We have a quite absurd energy system in the UK. We have a system that was, of course, privatised under Margaret Thatcher and her successors in the Tory party. And they pretended, and we still do pretend, that there is a market in energy in this country.

We also presume that people are totally efficient. In other words, if you don't like your energy price from whoever might be supplying you today - call it Eon - then you know that British Gas will offer you a better deal, and you can afford to move costlessly from one to the other without any hassle and time involvement on your part and switch back again tomorrow if the balance of favour has switched back in Eon's favour. That's nonsense, of course, but that's what the energy regulator assumes because they think you're a rational economic human being.

They also think that we have energy production companies which behave in the way that market theory of economics suggests they should.

In other words, these are small companies, but no energy producer is a small company.

And they assume that they are subject to market competition. But the very point of having an energy regulator is because there is no market.

And they assume that they must be profitable at the point where their marginal costs equal their marginal revenues, which probably sounds like mumbo-jumbo to you, and is even in theoretical economics. But let me tell you what it means.
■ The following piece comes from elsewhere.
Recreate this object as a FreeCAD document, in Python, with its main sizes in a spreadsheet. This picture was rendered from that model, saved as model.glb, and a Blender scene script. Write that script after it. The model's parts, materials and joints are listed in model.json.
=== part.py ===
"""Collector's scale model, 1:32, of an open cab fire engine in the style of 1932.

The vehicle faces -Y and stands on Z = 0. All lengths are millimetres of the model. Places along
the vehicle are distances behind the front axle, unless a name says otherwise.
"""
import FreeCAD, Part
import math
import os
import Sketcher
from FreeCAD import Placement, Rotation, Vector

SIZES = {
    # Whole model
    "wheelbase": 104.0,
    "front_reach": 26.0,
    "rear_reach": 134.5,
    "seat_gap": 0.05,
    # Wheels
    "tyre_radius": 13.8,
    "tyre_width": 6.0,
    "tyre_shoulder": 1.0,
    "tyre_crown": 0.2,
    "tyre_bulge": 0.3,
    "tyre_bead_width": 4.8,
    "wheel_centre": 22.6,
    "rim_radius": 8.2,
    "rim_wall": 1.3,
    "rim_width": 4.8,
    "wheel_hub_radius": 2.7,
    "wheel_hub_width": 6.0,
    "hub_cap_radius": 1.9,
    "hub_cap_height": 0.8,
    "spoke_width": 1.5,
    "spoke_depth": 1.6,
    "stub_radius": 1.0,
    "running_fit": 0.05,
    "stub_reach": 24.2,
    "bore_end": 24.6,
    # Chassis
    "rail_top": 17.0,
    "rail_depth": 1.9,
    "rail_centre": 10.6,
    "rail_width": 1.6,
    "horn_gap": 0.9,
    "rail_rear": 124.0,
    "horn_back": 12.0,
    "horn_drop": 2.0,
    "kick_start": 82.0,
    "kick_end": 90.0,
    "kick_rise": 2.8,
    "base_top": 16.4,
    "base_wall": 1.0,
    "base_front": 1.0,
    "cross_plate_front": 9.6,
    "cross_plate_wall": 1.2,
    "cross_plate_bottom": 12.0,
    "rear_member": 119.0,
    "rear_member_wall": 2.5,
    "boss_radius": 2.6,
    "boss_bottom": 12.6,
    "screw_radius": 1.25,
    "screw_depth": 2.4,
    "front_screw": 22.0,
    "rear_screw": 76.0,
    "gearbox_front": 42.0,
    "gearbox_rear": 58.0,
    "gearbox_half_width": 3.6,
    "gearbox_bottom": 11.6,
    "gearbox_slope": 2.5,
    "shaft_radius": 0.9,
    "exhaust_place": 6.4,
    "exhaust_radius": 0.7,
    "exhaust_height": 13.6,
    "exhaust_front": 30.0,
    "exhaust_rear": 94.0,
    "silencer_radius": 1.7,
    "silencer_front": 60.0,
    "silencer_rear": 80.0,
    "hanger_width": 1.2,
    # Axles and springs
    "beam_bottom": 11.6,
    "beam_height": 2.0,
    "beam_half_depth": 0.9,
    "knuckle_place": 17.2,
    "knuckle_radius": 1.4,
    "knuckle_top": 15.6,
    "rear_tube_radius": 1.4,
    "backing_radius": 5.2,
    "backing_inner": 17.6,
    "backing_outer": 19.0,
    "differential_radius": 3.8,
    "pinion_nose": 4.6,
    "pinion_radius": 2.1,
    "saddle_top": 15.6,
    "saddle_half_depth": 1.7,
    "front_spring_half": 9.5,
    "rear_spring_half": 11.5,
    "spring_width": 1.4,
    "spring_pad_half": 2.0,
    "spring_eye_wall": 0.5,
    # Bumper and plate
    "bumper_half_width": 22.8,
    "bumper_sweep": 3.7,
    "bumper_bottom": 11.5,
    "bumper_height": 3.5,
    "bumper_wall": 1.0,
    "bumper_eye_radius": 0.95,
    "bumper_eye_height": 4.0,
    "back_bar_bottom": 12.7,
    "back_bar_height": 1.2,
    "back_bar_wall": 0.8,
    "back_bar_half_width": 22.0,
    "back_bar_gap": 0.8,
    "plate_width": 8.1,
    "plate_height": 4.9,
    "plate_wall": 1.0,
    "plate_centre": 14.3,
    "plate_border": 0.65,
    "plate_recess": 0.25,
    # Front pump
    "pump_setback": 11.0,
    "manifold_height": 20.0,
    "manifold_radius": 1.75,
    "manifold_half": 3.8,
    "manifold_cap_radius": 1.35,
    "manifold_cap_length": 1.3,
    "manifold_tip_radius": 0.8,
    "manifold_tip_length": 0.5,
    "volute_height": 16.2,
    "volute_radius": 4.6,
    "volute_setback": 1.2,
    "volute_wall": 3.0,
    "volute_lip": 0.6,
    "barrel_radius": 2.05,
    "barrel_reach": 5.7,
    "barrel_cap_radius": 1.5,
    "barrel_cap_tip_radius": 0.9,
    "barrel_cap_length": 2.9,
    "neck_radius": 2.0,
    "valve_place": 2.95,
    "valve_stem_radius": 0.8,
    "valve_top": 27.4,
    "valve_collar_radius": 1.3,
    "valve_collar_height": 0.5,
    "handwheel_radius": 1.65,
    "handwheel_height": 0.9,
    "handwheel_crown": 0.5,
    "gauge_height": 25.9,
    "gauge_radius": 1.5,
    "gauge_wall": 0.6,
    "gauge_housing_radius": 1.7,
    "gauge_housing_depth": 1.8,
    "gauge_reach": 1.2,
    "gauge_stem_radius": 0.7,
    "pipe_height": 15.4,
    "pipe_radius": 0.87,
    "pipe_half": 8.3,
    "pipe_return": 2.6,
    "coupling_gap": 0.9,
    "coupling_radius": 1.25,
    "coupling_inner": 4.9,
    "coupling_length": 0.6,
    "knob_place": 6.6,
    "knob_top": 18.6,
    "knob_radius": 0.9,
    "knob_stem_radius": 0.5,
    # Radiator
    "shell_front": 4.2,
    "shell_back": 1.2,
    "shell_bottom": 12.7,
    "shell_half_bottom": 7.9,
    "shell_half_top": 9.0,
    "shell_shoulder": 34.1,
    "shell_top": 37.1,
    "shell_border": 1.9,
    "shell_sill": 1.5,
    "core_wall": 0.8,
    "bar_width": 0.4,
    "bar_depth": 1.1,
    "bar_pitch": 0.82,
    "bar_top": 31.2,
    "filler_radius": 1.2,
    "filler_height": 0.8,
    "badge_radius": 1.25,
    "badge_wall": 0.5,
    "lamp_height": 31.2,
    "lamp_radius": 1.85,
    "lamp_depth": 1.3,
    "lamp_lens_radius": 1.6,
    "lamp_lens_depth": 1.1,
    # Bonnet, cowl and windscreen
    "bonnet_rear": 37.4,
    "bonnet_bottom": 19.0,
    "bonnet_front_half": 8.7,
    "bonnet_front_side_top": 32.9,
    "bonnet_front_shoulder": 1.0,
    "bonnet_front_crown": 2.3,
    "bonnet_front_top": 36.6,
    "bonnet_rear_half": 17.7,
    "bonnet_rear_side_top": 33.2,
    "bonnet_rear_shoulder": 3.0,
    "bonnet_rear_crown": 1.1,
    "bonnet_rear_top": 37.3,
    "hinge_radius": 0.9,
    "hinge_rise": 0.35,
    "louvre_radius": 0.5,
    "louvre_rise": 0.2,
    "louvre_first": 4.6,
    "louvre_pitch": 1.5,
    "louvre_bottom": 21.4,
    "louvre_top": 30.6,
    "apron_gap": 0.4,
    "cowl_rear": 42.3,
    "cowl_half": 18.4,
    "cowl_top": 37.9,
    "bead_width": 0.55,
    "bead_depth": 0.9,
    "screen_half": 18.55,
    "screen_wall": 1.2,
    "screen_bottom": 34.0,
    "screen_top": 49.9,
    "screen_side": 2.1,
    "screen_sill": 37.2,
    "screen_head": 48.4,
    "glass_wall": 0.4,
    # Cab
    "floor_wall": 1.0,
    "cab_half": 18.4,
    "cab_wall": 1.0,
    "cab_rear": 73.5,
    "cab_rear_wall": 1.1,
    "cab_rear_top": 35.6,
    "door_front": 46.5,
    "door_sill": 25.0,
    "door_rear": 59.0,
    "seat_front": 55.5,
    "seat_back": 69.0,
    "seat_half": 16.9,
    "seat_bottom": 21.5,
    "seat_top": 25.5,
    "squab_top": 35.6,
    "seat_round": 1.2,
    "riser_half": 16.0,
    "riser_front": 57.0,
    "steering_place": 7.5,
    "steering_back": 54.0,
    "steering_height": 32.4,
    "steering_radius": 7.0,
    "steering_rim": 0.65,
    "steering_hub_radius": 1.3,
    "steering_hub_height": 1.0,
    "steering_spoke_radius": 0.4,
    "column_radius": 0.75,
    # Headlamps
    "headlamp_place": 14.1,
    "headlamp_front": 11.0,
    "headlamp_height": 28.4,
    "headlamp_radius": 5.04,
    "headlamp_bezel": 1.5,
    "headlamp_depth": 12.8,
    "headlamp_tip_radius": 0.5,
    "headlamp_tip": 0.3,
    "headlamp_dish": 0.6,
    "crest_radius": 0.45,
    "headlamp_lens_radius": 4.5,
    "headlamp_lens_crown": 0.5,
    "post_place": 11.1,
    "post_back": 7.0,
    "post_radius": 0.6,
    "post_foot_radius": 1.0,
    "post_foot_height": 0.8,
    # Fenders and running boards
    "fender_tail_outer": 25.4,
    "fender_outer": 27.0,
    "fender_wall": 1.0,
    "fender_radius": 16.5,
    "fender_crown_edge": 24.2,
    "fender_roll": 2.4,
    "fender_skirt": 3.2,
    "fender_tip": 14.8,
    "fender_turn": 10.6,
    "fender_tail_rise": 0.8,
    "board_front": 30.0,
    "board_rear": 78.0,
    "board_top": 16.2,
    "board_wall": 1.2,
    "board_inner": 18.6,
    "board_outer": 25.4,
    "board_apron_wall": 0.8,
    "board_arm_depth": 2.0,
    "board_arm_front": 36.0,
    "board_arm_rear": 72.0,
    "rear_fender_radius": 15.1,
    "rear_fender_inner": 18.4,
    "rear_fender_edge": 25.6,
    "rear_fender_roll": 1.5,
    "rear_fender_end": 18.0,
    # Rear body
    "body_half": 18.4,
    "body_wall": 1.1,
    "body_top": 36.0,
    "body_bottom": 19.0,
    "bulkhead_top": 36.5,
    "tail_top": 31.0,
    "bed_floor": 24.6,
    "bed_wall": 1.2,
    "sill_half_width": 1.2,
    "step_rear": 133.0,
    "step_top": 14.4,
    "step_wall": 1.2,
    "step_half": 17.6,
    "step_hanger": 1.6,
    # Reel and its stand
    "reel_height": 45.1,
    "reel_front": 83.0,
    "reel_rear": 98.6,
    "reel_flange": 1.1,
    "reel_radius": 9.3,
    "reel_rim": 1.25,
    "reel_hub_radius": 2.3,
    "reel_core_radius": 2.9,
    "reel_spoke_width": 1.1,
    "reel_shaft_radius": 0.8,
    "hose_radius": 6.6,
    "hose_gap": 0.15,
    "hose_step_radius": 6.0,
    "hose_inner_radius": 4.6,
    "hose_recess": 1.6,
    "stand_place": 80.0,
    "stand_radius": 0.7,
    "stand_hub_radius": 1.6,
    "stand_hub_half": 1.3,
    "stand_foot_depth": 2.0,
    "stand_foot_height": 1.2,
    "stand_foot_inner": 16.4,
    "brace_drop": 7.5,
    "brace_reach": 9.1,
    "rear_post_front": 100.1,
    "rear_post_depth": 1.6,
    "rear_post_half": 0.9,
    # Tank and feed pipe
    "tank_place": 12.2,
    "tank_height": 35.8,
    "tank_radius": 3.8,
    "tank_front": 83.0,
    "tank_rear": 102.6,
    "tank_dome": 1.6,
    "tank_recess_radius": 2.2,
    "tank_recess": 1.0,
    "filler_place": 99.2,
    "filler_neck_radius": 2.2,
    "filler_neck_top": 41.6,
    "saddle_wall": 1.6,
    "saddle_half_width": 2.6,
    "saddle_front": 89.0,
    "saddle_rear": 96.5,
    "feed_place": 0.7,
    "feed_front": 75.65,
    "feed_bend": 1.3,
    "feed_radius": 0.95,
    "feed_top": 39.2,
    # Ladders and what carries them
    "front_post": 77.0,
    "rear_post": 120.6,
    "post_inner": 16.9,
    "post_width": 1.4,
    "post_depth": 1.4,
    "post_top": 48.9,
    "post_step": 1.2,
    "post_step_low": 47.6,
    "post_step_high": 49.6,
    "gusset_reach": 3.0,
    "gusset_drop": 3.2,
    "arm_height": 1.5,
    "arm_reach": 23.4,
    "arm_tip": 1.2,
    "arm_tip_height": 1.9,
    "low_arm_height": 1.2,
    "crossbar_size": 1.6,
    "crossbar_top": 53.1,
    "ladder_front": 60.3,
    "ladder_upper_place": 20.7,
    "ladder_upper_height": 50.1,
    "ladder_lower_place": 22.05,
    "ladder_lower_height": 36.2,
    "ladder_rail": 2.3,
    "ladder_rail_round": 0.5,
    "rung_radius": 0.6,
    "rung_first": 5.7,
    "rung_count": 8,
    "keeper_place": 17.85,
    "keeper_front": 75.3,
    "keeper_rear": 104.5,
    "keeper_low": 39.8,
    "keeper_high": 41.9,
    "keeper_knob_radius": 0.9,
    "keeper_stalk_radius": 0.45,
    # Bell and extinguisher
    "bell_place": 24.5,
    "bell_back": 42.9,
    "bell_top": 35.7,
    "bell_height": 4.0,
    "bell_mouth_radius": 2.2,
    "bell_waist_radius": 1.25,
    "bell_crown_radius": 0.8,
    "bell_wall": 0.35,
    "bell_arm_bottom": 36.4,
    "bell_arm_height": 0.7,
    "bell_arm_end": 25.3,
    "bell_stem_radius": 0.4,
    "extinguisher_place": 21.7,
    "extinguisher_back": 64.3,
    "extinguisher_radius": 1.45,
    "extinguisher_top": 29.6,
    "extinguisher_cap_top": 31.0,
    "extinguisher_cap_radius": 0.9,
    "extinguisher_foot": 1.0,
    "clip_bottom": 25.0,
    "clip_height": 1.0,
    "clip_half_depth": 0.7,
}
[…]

We make energy from a number of sources. Particularly, we make electricity from a number of sources in the UK. They used to include coal, but they don't anymore. They do include gas, solar, wind, hydroelectric, nuclear, and biomass, which is the Drax power station in the middle of the UK, which burns wood chips, imported at enormous cost to supposedly be a renewable energy supply, but which is anything but carbon neutral.

Those are our sources of energy supply, and the regulator assumes that the cost structure must make sure that every one of those is profitable, because, of course, they're not all owned by the same people. And if the energy regulator is going to guarantee that all of those sources of energy are available to them, they must price energy so that every one of them is profitable.

Now, there's a dramatic problem with this. First of all, they use this marginal cost equals marginal revenue model, which is what economists would say is what defines profitability, even though I can promise you that is complete nonsense. But secondly, most of those sources of energy have no marginal cost.

There is no marginal cost to wind production.

There is no marginal cost to solar production.

There is actually almost no marginal cost to nuclear power production.

And that's because, in each of those cases, the vast majority of the cost of producing that energy is incurred up front, when you install the wind turbine, when you install the solar panel, when you install the nuclear reactor, or whatever. The actual cost of getting the energy after that is virtually nothing.

So, in those cases, there isn't a marginal cost to take into account with regard to determining what is profitable because there isn't such a calculation to be undertaken.

But there is in the case of gas. And there's a slight problem as a consequence because gas makes up, on average, around 40 per cent of UK energy supplies, although, on the morning that we're recording this, it's actually making up less than 10 per cent of UK energy supplies because it's pretty darn windy out there. But gas, because it has got a marginal cost, is the source of energy supply that is used to price all electricity.

But when you look at the total cost of production of electricity from gas and compare it with the total cost of production of electricity from solar, from wind, from nuclear - and they form the vast majority of the alternative sources of supply - what you discover is that gas is over three times more expensive than each of those.

So, the price of electricity might be set on the basis of gas, but gas is three times more expensive than every other form of energy, so we are therefore paying three times too much for our electricity.

Now, I'm not saying we're paying three times too much for our gas supplies. By and large, our supplies of gas are based upon the cost of supplying us with gas.

But when it comes to electricity, we are definitely overpaying. Because we assume that the gas producers of electricity have to be paid sufficient to keep them in the market, and everybody else must get the same price at the same time because that's what market efficiency supposedly requires, and, therefore, we overpay.

What's the consequence? Massive profit for some energy companies, particularly those who are producing nuclear, and solar, and renewables. That is not good. Absurd.

If we had a nationalised energy industry, we would, of course, equalise the average cost of production with the sales price. How much would the price of electricity go down by as a result? It could be by up to a third. And of course, electricity is a major part of that energy price cap that we have to pay. So if we assume, roughly speaking, that half of that energy price cap is for gas and half is for electricity, then we could reduce that price by at least a sixth if only we actually treated the cost of electricity production as an average and not as a marginal cost to ensure that the gas producers are profitable. As a consequence, we'd all save maybe £300 a year, and wouldn't we all feel better off as a result, and Labour would have a fantastic time?

How would they compensate the gas producers? Because we do know we need them. Well, quite simple. We would actually not pay as much to the producers of nuclear power and turbine power and solar power as we do to the gas producers. We would equalize things out on an averaged basis, as would any nationalized industry that was in place to meet public need. We could therefore eliminate this excess profit from the whole supply chain of energy to us the consumer in the UK and considerably increase our well-being.

It would be quite straightforward, and the process of equalizing those costs within the industry could be done by formula without any difficulty at all.

So, why is it that our regulators carry on using a model that penalises us, the consumer, to benefit the producers enormously, because we know that they enjoy massive profitability?

And why is it that our politicians put up with that? Is it because they don't know that this is going on?

Is it because they hope that we don't know that this is going on and, therefore, won't notice that we're being bluntly screwed by the electricity price gap?

Or, is it that they are simply in blissful ignorance of the true nature of the economy and of the economics that is being used here and, therefore, are unaware of the fact that they're being taken for a ride, and so are we. I don't know the answer to that question. But it's about time they looked at this issue because it is wholly unnecessary for us to pay the price that we do for energy. It's time for a change.